Set exercise: Take the data below and repeat it exactly.

Listed records:
* Begin *
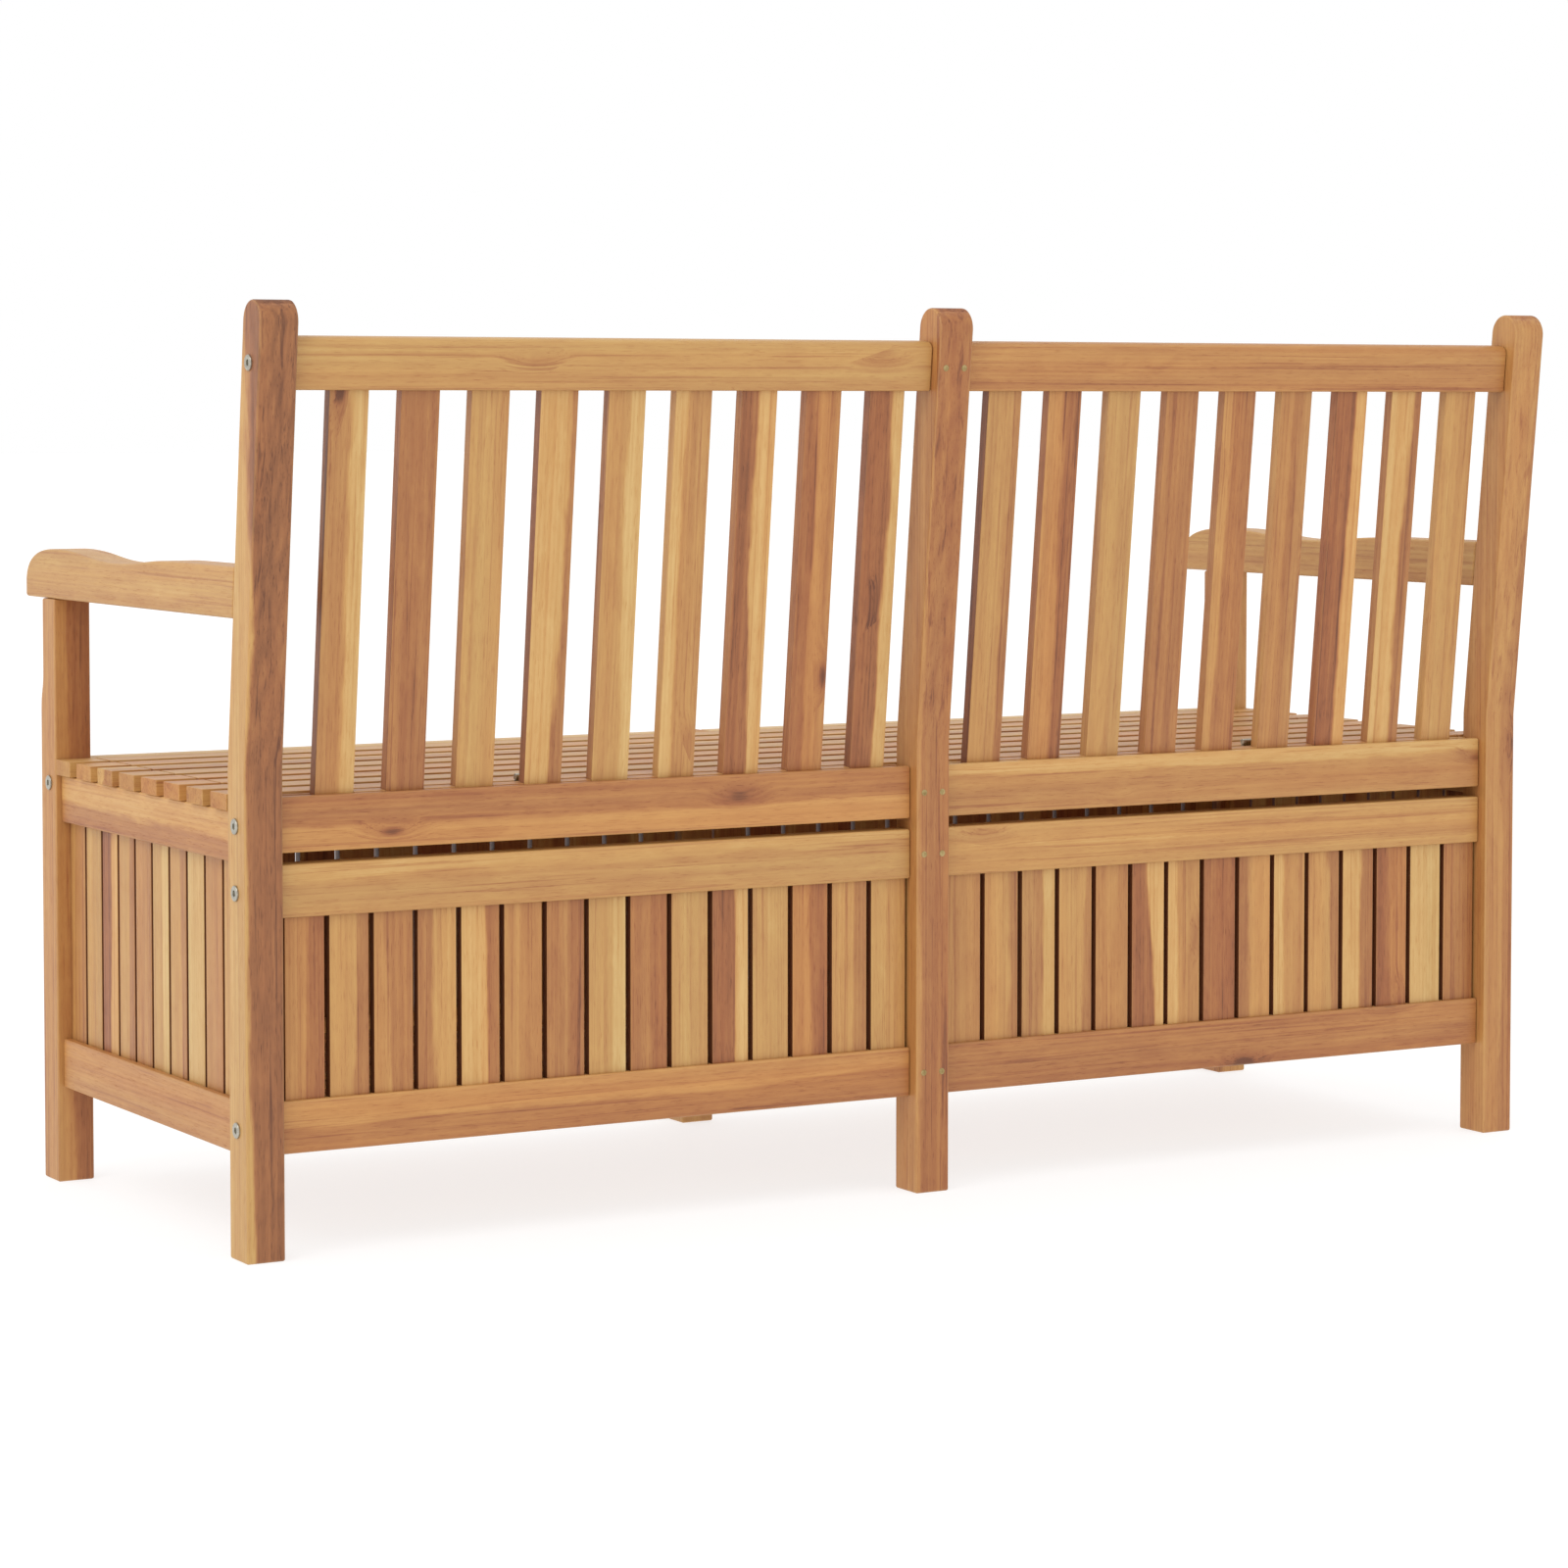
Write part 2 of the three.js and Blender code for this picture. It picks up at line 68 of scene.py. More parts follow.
# An armrest's heights above its underside, and how far behind its tip each comes.
ARM = {"nose": 19 * MM, "crest": 51 * MM, "crest_at": 90 * MM, "dip": 42 * MM, "dip_at": 248 * MM,
       "rear": 48.5 * MM, "rear_at": 400 * MM}
NOSE_CURVE = ((45 * MM, 0), (5 * MM, 4 * MM))  # handles of its nose, behind the tip and below the crest
ARMREST_ARRIS = 3 * MM
FLOOR_BOARD_THICK = 12 * MM
CREST_EDGE = 8 * MM  # radius of the crest rails' top edges
BACKREST_FILLER = 9.4 * MM  # height of the filler strips between the backrest slats' feet
FILLER_ARRIS = 0.4 * MM
SIDE_DEPTH = 0.05 * MM  # corners this close to a board's narrow side take the side's tone, on slats a painted shade
LONG_FACE = 2e-4  # square metres: a slat's side has more, and the slivers beside it less
CURVE_STEPS = 12

BOLT_LIFT = 0.01 * MM  # keeps a bolt's head off the post
BOLT_SOCKET = 2.9 * MM  # half of the socket's width across its flats
BOLT_RIM = ((0, 0.8), (0.12, 0.45), (0.4, 0.15), (0.8, 0))  # mm in from the edge and below the top
SOCKET_STEPS = ((0.2, 0.1), (0, 0.35), (0, 1.5))  # mm out from the flats and below the top
SCREW_RADIUS = 3.2 * MM
HINGE_SCREW_RADIUS = 2.6 * MM
POST_SCREW_SPREAD = 10.7 * MM  # from the middle of the middle post to each of its screws
KNUCKLE_RADIUS = 3.2 * MM
KNUCKLE_SHARES = (0, 0.31, 0.69, 1)  # where the frame's, the lid's and the frame's knuckles part
PIN_RADIUS = 1.5 * MM
LEAF_THICK = 1.5 * MM
LEAF_CORNER = 2 * MM
LEAF_ARRIS = 0.25 * MM
PIN_STEPS = 32

SIDES = (("left", 1), ("right", -1))

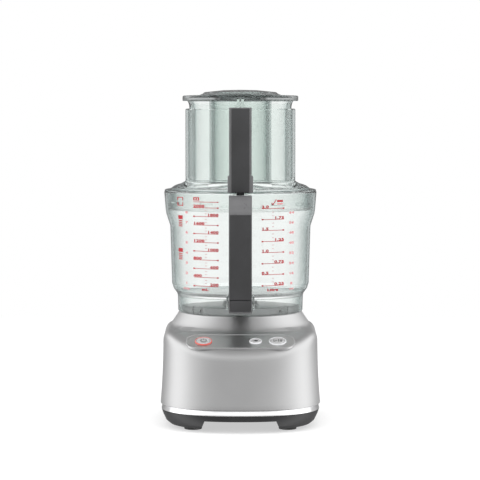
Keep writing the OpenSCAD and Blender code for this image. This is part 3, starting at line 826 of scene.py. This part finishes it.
* End *
Output below:
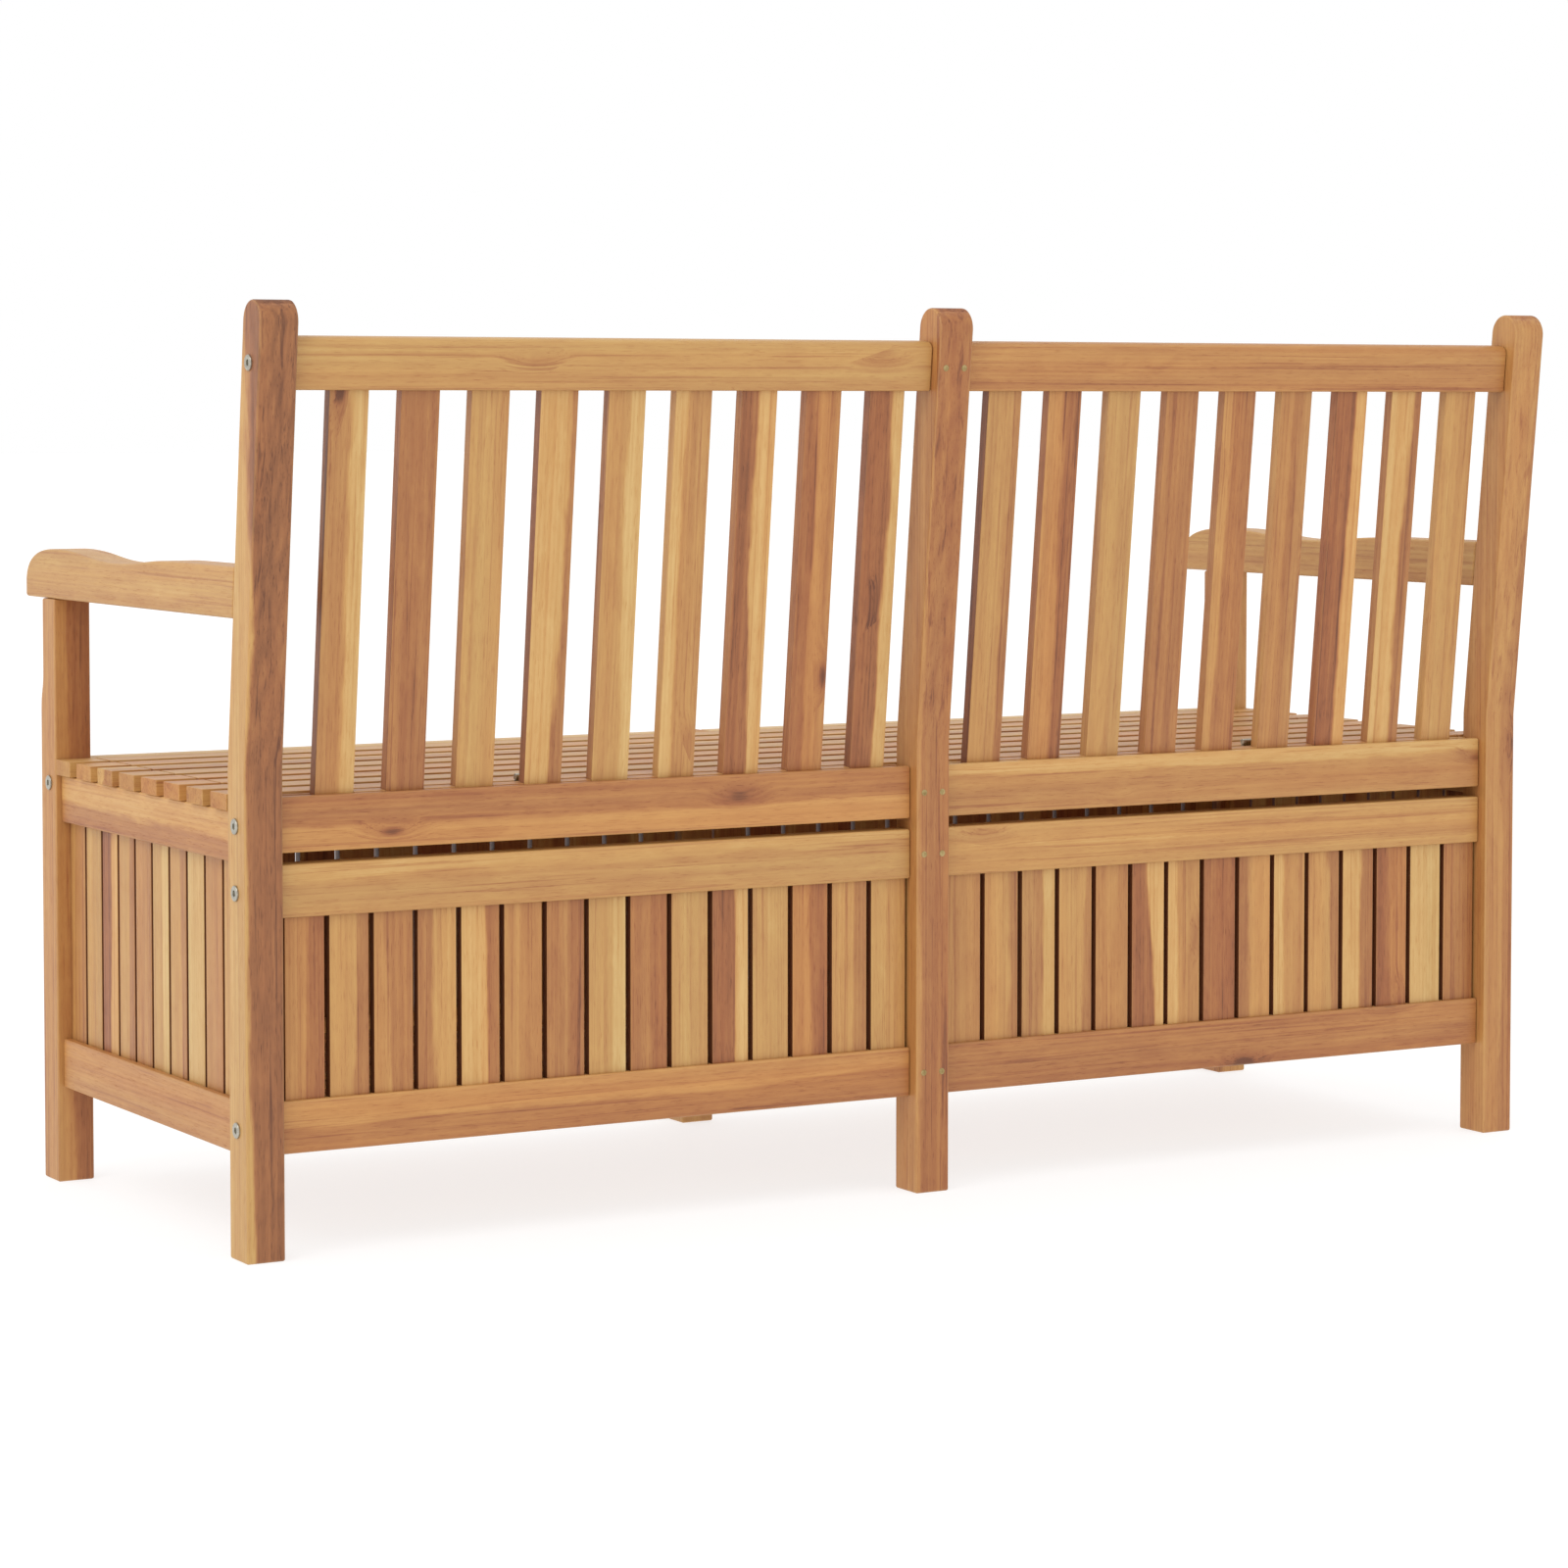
Write part 2 of the three.js and Blender code for this picture. It picks up at line 68 of scene.py. More parts follow.
# An armrest's heights above its underside, and how far behind its tip each comes.
ARM = {"nose": 19 * MM, "crest": 51 * MM, "crest_at": 90 * MM, "dip": 42 * MM, "dip_at": 248 * MM,
       "rear": 48.5 * MM, "rear_at": 400 * MM}
NOSE_CURVE = ((45 * MM, 0), (5 * MM, 4 * MM))  # handles of its nose, behind the tip and below the crest
ARMREST_ARRIS = 3 * MM
FLOOR_BOARD_THICK = 12 * MM
CREST_EDGE = 8 * MM  # radius of the crest rails' top edges
BACKREST_FILLER = 9.4 * MM  # height of the filler strips between the backrest slats' feet
FILLER_ARRIS = 0.4 * MM
SIDE_DEPTH = 0.05 * MM  # corners this close to a board's narrow side take the side's tone, on slats a painted shade
LONG_FACE = 2e-4  # square metres: a slat's side has more, and the slivers beside it less
CURVE_STEPS = 12

BOLT_LIFT = 0.01 * MM  # keeps a bolt's head off the post
BOLT_SOCKET = 2.9 * MM  # half of the socket's width across its flats
BOLT_RIM = ((0, 0.8), (0.12, 0.45), (0.4, 0.15), (0.8, 0))  # mm in from the edge and below the top
SOCKET_STEPS = ((0.2, 0.1), (0, 0.35), (0, 1.5))  # mm out from the flats and below the top
SCREW_RADIUS = 3.2 * MM
HINGE_SCREW_RADIUS = 2.6 * MM
POST_SCREW_SPREAD = 10.7 * MM  # from the middle of the middle post to each of its screws
KNUCKLE_RADIUS = 3.2 * MM
KNUCKLE_SHARES = (0, 0.31, 0.69, 1)  # where the frame's, the lid's and the frame's knuckles part
PIN_RADIUS = 1.5 * MM
LEAF_THICK = 1.5 * MM
LEAF_CORNER = 2 * MM
LEAF_ARRIS = 0.25 * MM
PIN_STEPS = 32

SIDES = (("left", 1), ("right", -1))

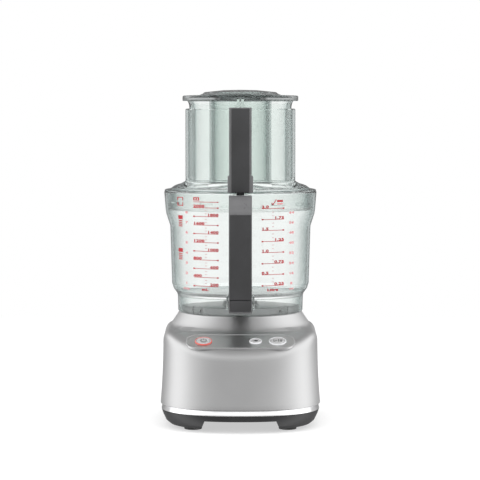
Keep writing the OpenSCAD and Blender code for this image. This is part 3, starting at line 826 of scene.py. This part finishes it.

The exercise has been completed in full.